Maybe it's a pottery class where phones aren't allowed. Maybe it's swimming laps at the local pool. Maybe it's walking your dog at dawn before the world wakes up.
The key is making it non-negotiable.
This isn't free time that can be sacrificed when things get busy. This is mental hygiene, as essential as brushing your teeth.
Start small if you need to. Even 20 minutes of true disconnection can shift your entire day. Leave your phone at home. Resist the urge to make it productive. Let it be wasteful, inefficient, seemingly pointless.
Because that's when the magic happens. In the space between thoughts, in the rhythm of repetitive movement, in the silence of being unreachable, you remember who you are beneath all the roles you play.
The permission to disappear
What I'm really talking about here is permission.

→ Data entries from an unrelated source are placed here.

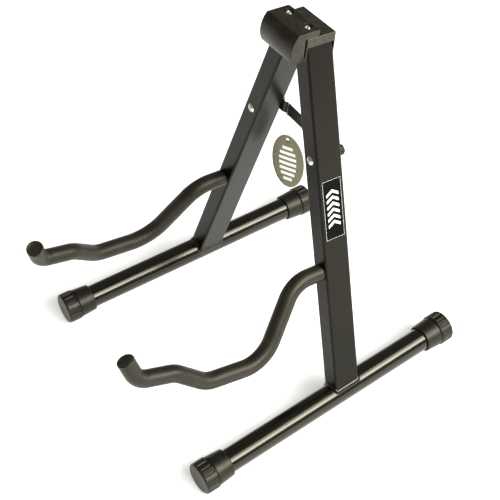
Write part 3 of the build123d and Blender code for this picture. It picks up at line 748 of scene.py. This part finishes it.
# ---- floor, light and camera ---------------------------------------------------------------------
def floor():
    """Plain pale floor: an opal acrylic shooting table, lit a little from below."""
    half = 8.0
    corners = [(-half, -half, 0), (half, -half, 0), (half, half, 0), (-half, half, 0)]
    mesh = bpy.data.meshes.new("floor")
    mesh.from_pydata(corners, [], [(0, 1, 2, 3)])
    piece = bpy.data.objects.new("floor", mesh)
    bpy.context.scene.collection.objects.link(piece)
    material, tree, bsdf, place = start("opal_acrylic", Roughness=0.9)
    cloud = grain(tree, place, 400.0)
    tree.links.new(tint(tree, cloud, "#f2f2f0", "#f6f6f4"), bsdf.inputs["Base Color"])
    bsdf.inputs["Emission Color"].default_value = linear("#fffffb")
    bsdf.inputs["Emission Strength"].default_value = 0.46
    dress(piece, material)


def stand_at(thing, right, up, back, place):
    """Turn and place a lamp or camera by its three axes and its origin."""
    axes = np.eye(4)
    axes[:3] = np.stack([right, up, back, place], -1)
    thing.matrix_world = Matrix(axes.tolist())


def soft_light(name, place, aim, size, power):
    """Rectangular softbox at place that faces aim."""
    lamp = bpy.data.lights.new(name, "AREA")
    lamp.shape = "RECTANGLE"
    lamp.size, lamp.size_y = size
    lamp.energy = power
    holder = bpy.data.objects.new(name, lamp)
    bpy.context.scene.collection.objects.link(holder)
    back = unit(np.array(place) - np.array(aim))
    right = unit(np.cross([0, 0, 1], back))
    stand_at(holder, right, np.cross(back, right), back, place)


def studio():
    """Dim surroundings, and a long softbox behind on the right whose upper part is weaker."""
    world = bpy.data.worlds.new("studio")
    bpy.context.scene.world = world
    world.use_nodes = True
    background = world.node_tree.nodes["Background"]
    background.inputs[0].default_value = linear("#fffdf6")
    background.inputs[1].default_value = 0.24
    bpy.context.scene.view_settings.view_transform = "Standard"
    aim = (0.0, 0.0, 0.1)
    soft_light("strip_softbox", (1.96, 0.90, 1.58), aim, (2.7, 0.75), 118.0)
    soft_light("strip_softbox_top", (1.53, 0.72, 2.15), aim, (2.7, 0.72), 42.0)


def camera():
    """Camera at its viewing angle: azimuth from the front towards the right, height and roll."""
    azimuth, height, roll = radians(56.69), radians(45.68), radians(-1.92)
    place = (0.74109, -0.4679, 1.03823)
    back = np.array([sin(azimuth) * cos(height), -cos(azimuth) * cos(height), sin(height)])
    level = np.array([cos(azimuth), sin(azimuth), 0.0])
    tall = np.cross(back, level)
    right = cos(roll) * level + sin(roll) * tall
    up = -sin(roll) * level + cos(roll) * tall
    lens = bpy.data.cameras.new("camera")
    lens.sensor_width = 36.0
    lens.lens = 88.05
    lens.clip_start = 0.01
    eye = bpy.data.objects.new("camera", lens)
    bpy.context.scene.collection.objects.link(eye)
    stand_at(eye, right, up, back, place)
    bpy.context.scene.camera = eye


camera()
studio()
floor()
dress_cad()
for side in ("right", "left"):
    arm_sleeve(side)
    weld_bead(side)
    for end in ("front", "rear"):
        base_cap(side, end)
head_pad()
leg_label()
oval_tag()
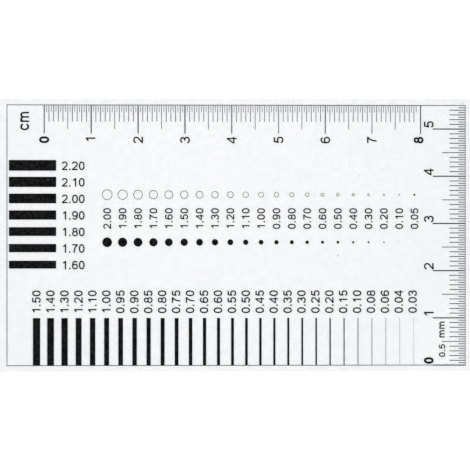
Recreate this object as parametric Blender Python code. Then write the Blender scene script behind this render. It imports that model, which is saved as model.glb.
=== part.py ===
"""Crack width gauge: a clear polyester film printed in black with a border, two scales and rows of
bars, dots and rings of known size, which are laid over a crack or a spot to judge how wide it is."""

import math

import bmesh
import bpy

# Sizes are in metres, so a size in millimetres is written times this
MM = 0.001


def series(first, last, step):
    """The numbers printed beside a row of marks, from first down to last."""
    count = round((first - last) / step) + 1
    return [round(first - step * number, 2) for number in range(count)]


# Film sheet, with the clear margin from the centre of the border line to each edge
FILM_THICKNESS = 0.18 * MM
MARGIN_LEFT = 1.58 * MM
MARGIN_RIGHT = 1.075 * MM
MARGIN_TOP = 1.3 * MM
MARGIN_BOTTOM = 1.2 * MM

# Print, on the upper face of the film
INK_THICKNESS = 0.04 * MM
INK_CLEARANCE = 0.005 * MM

# Border line. Its top line carries the top scale and runs on past both ends of it. Its right line
# carries the side scale from end to end, and is finer
BORDER_LINE = 0.10 * MM
RIGHT_LINE = 0.08 * MM
BORDER_BEFORE_ZERO = 7.92 * MM
BORDER_PAST_SCALE = 10.025 * MM

# Scales: a tick each half millimetre, its length measured from the centre of the border line
SCALE_DIVISION = 0.5 * MM
DIVISIONS_PER_MM = 2
DIVISIONS_PER_5_MM = 10
DIVISIONS_PER_CM = 20

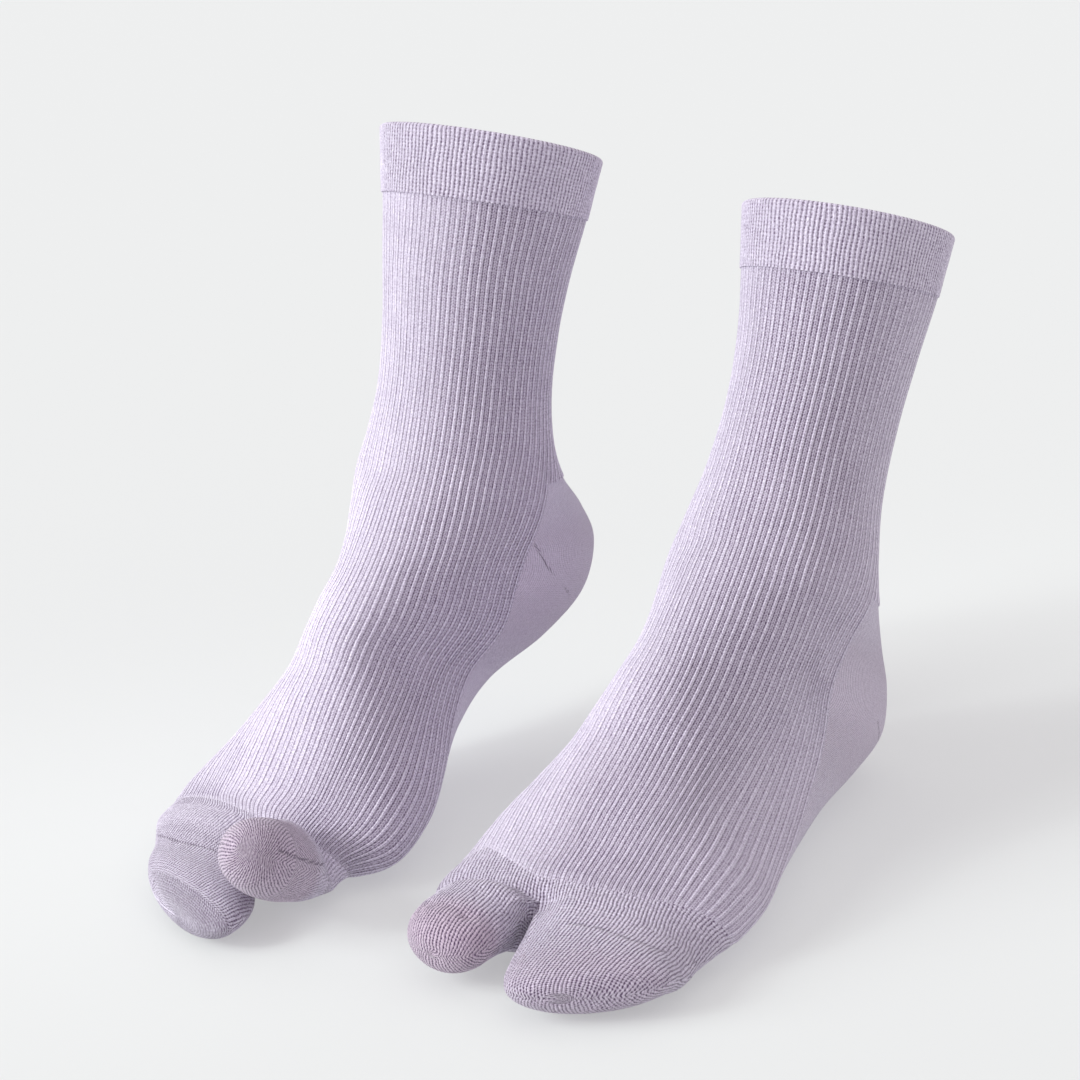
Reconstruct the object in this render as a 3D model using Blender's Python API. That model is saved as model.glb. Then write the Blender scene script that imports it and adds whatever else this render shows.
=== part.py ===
# A pair of split-toe (tabi) crew socks, machine knitted, keeping the form they have when worn:
# one sock stands flat, the other has its heel lifted and its big toe raised.
# Tables are in millimetres in each sock's own frame: toes to -Y, outer side of the foot to +X,
# floor at z = 0, heel near y = 0. The right sock is the mirrored hand, set down beside the left.
# The origin of the whole is the centre of the left sock's leg opening, where a leg holds it up.
import math
import bpy
import numpy as np

# ---- driving dimensions (mm unless said) ------------------------------------------------
MM = 0.001
WALL = 1.5             # knit thickness, plain parts and the valleys of the ribs
RIB_RISE = 0.55        # a rib's crown above its valley
SEAM_GAP = 0.3         # clear gap left where two knitted parts meet
TOP_RIBS = 40          # ribs over the instep, from side line to side line
BACK_RIBS = 24         # ribs round the back of the leg
TOP_INNER = 20         # inside columns over the instep
BACK_INNER = 12        # inside columns round the back
HEEL_OUTER = 18        # outside columns of heel and sole
HEEL_INNER = 9         # inside columns of heel and sole
CUFF_COLUMNS = (30, 18)    # columns round the turned cuff, front and back of the side lines
CUFF_PROUD = 0.9       # the turned cuff stands over the leg by this
CUFF_HEM = 2.6         # thickness of the doubled cuff
CUFF_FOLD = (0, 35, 65, 90, 115, 145, 180)  # degrees round the fold on the cuff's top edge
TOE_COLUMNS = (30, 18, 6)  # toe cap columns over the top, underneath, down the split
RING_SAMPLES = 720     # fine steps round half a ring, from which even columns are taken
RIGHT_AT = (-118.0, 3.0)   # the right sock's own frame, from the left one's
RIGHT_YAW = -2.0           # degrees, turn of the right sock about the vertical

# Cross sections from the cuff to the split between the toes. Each is a closed ring in a
# tilted plane through a front (instep) point and a back (heel or sole) point.
# outer_w / inner_w: half width to the outer / inner side of the foot; belly: how far the
# widest part sinks towards the back point; ridge: sideways shift of the front point;
# box: below 1 the ring's flanks are squarer; skew: how far the ring falls back per unit
# width; shift: sideways shift of the whole ring; side: share of the half girth, from the
# front, at which the instep ends; steps: loft steps down to the next section.
COLUMNS = ("name front_y front_z back_y back_z outer_w inner_w belly ridge box skew "
           "shift side steps").split()
LEFT = (
    ("cuff_top",   -38.7, 212.6,   38.3, 185.0, 36.7, 35.0, 0.00,  0.0, 1.00, 0.00, 0.0, 0.625, 1),
    ("cuff_low",   -44.8, 189.7,   30.2, 165.8, 34.2, 31.8, 0.00,  0.0, 1.00, 0.00, 0.0, 0.625, 1),
    ("shin_hi",    -51.0, 167.8,   19.8, 145.0, 30.9, 29.0, 0.00,  0.0, 1.00, 0.00, 0.0, 0.625, 1),
    ("shin",       -58.9, 147.4,    7.6, 121.5, 28.6, 28.3, 0.00,  0.0, 1.00, 0.00, 0.0, 0.625, 1),
    ("shin_low",   -69.8, 127.6,   -6.3,  97.6, 29.5, 30.0, 0.00,  0.0, 1.00, 0.00, 0.0, 0.620, 1),
    ("ankle_hi",   -81.4, 113.5,  -16.8,  78.9, 33.5, 32.7, 0.02,  0.0, 1.00, 0.00, 0.0, 0.600, 1),
    ("ankle",      -94.0, 102.8,  -18.4,  62.0, 36.3, 35.0, 0.05,  0.0, 1.00, 0.00, 0.0, 0.540, 1),
    ("heel_hi",   -106.0,  94.0,  -10.1,  43.2, 36.6, 35.1, 0.08, -1.0, 1.00, 0.00, 0.0, 0.460, 2),
    ("heel_mid",  -115.8,  87.2,   -1.5,  23.9, 37.0, 34.4, 0.10, -2.0, 1.00, 0.00, 0.0, 0.410, 2),
    ("heel_low",  -124.7,  80.7,   -5.4,   7.4, 37.2, 34.8, 0.14, -3.0, 1.00, 0.00, 0.0, 0.410, 2),
    ("heel_sole", -134.6,  73.5,  -28.2,   1.6, 35.4, 35.3, 0.20, -4.0, 0.95, 0.00, 0.0, 0.500, 1),
    ("arch_back", -143.0,  65.7,  -61.8,   0.8, 36.6, 36.5, 0.25, -5.0, 0.95, 0.00, 0.0, 0.580, 1),
    ("arch",      -151.3,  56.0,  -95.8,   1.0, 41.3, 38.8, 0.30, -6.0, 0.95, 0.00, 0.0, 0.610, 1),
    ("waist",     -161.6,  49.1, -126.0,   1.0, 46.5, 41.5, 0.33, -6.0, 0.93, 0.00, 0.0, 0.615, 1),
    ("ball_back", -173.4,  42.4, -153.2,   0.8, 50.7, 44.6, 0.36, -5.0, 0.92, 0.04, 0.0, 0.600, 1),
    ("ball",      -186.1,  34.8, -176.7,   0.6, 50.8, 45.0, 0.38, -4.0, 0.90, 0.08, 0.0, 0.580, 1),
    ("toe_line",  -196.0,  29.2, -190.0,   0.8, 47.4, 48.0, 0.40, -2.0, 0.88, 0.13, 0.6, 0.560, 2),
    ("split",     -205.0,  26.4, -202.4,   0.8, 44.2, 41.5, 0.40,  0.0, 0.88, 0.15, 2.0, 0.560, 1),
)
RIGHT = (
    ("cuff_top",   -83.8, 235.4,  -10.9, 211.4, 38.1, 41.0, 0.00,  0.0, 1.00, 0.00, 0.0, 0.625, 1),
    ("cuff_low",   -88.1, 211.4,  -15.8, 191.0, 34.4, 36.7, 0.00,  0.0, 1.00, 0.00, 0.0, 0.625, 1),
    ("shin_hi",    -91.6, 189.2,  -21.8, 173.6, 31.7, 33.0, 0.00,  0.0, 1.00, 0.00, 0.0, 0.625, 1),
    ("shin",       -94.6, 167.4,  -28.1, 153.7, 29.3, 30.6, 0.00,  0.0, 1.00, 0.00, 0.0, 0.625, 1),
    ("shin_low",   -98.6, 145.3,  -33.2, 132.1, 28.8, 30.3, 0.00,  0.0, 1.00, 0.00, 0.0, 0.620, 1),
    ("ankle_hi",  -104.3, 128.3,  -35.5, 115.3, 31.1, 33.1, 0.02,  0.0, 1.00, 0.00, 0.0, 0.600, 1),
    ("ankle",     -113.1, 114.6,  -31.2, 101.4, 33.3, 36.4, 0.05,  0.0, 1.00, 0.00, 0.0, 0.540, 1),
    ("heel_hi",   -122.2, 103.2,  -17.6,  87.2, 33.4, 38.0, 0.08, -1.0, 1.00, 0.00, 0.0, 0.460, 2),
    ("heel_mid",  -130.1,  94.5,   -6.5,  70.0, 32.5, 37.8, 0.10, -2.0, 1.00, 0.00, 0.0, 0.400, 2),
    ("heel_low",  -138.0,  87.4,  -12.4,  50.2, 32.8, 34.9, 0.14, -3.0, 1.00, 0.00, 0.0, 0.410, 2),
    ("heel_sole", -147.6,  80.1,  -38.1,  38.1, 32.9, 29.6, 0.20, -4.0, 0.95, 0.00, 0.0, 0.500, 1),
    ("arch_back", -155.5,  72.2,  -73.2,  30.9, 32.3, 24.6, 0.25, -5.0, 0.95, 0.00, 0.0, 0.580, 1),
    ("arch",      -161.6,  61.9, -101.9,  22.4, 34.2, 27.5, 0.30, -6.0, 0.95, 0.00, 0.0, 0.610, 1),
    ("waist",     -169.4,  51.6, -125.4,  13.3, 38.8, 34.9, 0.33, -6.0, 0.93, 0.00, 0.0, 0.615, 1),
    ("ball_back", -177.3,  40.6, -149.1,   5.2, 44.1, 43.4, 0.36, -5.0, 0.92, 0.04, 0.0, 0.600, 1),
    ("ball",      -186.3,  29.6, -173.2,   1.0, 46.6, 47.4, 0.38, -4.0, 0.90, 0.08, 1.0, 0.580, 1),
    ("toe_line",  -194.4,  23.8, -188.3,   0.8, 42.7, 40.2, 0.40, -2.0, 0.88, 0.12, 1.8, 0.560, 2),
    ("split",     -201.7,  22.4, -198.3,   0.8, 40.1, 41.7, 0.40,  0.0, 0.88, 0.14, 1.3, 0.560, 1),
)

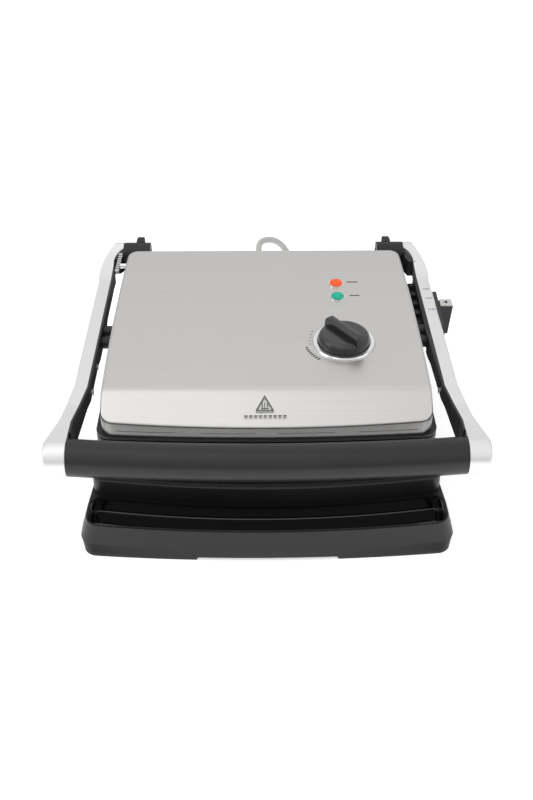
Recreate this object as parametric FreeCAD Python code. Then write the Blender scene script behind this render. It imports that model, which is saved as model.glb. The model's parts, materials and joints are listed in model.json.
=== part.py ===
"""Contact grill with a floating upper plate, built up from separate solids.

Millimetres, +Z up. The front faces -Y, the right-hand side is +X. The origin is on the
surface that the grill stands on, under the middle of the grill. It is shown closed.
"""

import FreeCAD, Part
import math
import os

V = FreeCAD.Vector

# Overall size
HALF_WIDTH = 187.5            # outer ends of the arms, at the handle
HALF_DEPTH = 184.0            # front of the base, tips of the rear standing feet
LID_TOP = 111.5

# Base
PAN_BOTTOM = 3.0
PAN_TOP = 10.5
PAN_FLOOR = 2.5
SKIRT_TOP = 31.0
BODY_TOP = 50.0
SHELF_TOP = 40.0
BODY_HALF_WIDTH = 153.5
SKIRT_HALF_WIDTH = 163.0
RIM_HALF_WIDTH = 157.0
BODY_FRONT = -131.5           # at the corners of the body
BODY_BOW = 13.0               # how far its front bulges beyond them
BODY_REAR = 150.0
BASE_REAR = 176.0
SKIRT_CORNER_Y = -171.5
FOOT_HALF_WIDTH = 160.5
FOOT_CORNER_Y = -176.0
CORNER_ROUND = 12.0
WALL = 3.0
SCREW_PLACES = [(x, y) for y in (-105.0, 0.0, 120.0) for x in (-140.0, 140.0)]

# Terminal block on the pan's floor
TERMINAL_XS = (-14, 0, 14)
TERMINAL_Y = 144
TERMINAL_TOP = 20
WELL_BOTTOM = 12

# Drip tray and its trough in the front of the base
TROUGH_BACK = -134.5          # at its ends; it follows the front of the body
TROUGH_HALF = 154.8
TROUGH_FRONT = -179.2
TROUGH_CORNER_Y = -168.4
TROUGH_FLOOR = 14.0
TRAY_HEIGHT = 15.6
TRAY_WALL = 1.5
TRAY_GAP = 0.3
TRAY_SEAT = 0.4

# Arms, handle and hinge
HINGE_Y = 168.5
HINGE_Z = 100.5
HINGE_RADIUS = 11.0
PIN_RADIUS = 5.0
PIN_END = 155.0
RUNNING_GAP = 0.05
TOWER_INNER = 119.5
TOWER_OUTER = 147.0
ARM_REAR_INNER = 147.8
ARM_TOP = 100.0
ARM_BOTTOM = 81.0                     # under the lid's pivot
ARM_MIDDLE_BOTTOM = 84.0
ARM_THIN_BOTTOM = 86.5
ARM_FRONT_LOW = 74.5
ARM_EDGE_RADIUS = 1.8
GRIP_RADIUS = 16.0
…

Permission to temporarily opt out of the connected world. Permission to be unavailable. Permission to choose yourself without guilt.
We've created a culture where being constantly accessible is seen as virtue. Where responding immediately is professional. Where being offline is almost suspicious.
But what if we've got it backwards?
What if the truly responsible thing is to regularly disappear? To maintain our mental health so fiercely that we can show up fully when we return? What if the hour we spend unreachable makes us more present for the other 23?
Since becoming a father, this daily disappearance has become even more crucial. Not because I want to escape my family, but because I want to be fully there when I'm with them. The version of me that returns from that morning run is calmer, clearer, more capable of handling whatever chaos a baby daughter can create.
Finding your way back to yourself
The path back to ourselves isn't found in another productivity hack or morning routine. It's found in the radical act of becoming temporarily unreachable.
Yes, you might get fitter. You might solve problems or find creative inspiration. But those are just bonuses. The real gift is the solitude itself. The chance to exist without performing, to think without interruption, to be human without documentation.
This morning, somewhere around kilometer four, I passed an old woman sweeping the sidewalk in front of her shuttered shop. She had a transistor radio balanced on a plastic stool, playing something in a key I didn't recognize. She wasn't listening to it, not really. She was just sweeping, in the blue half-light, to music nobody had asked her to play.
She didn't look up as I passed. I didn't break stride.
The fitness was an accident. That was the whole point.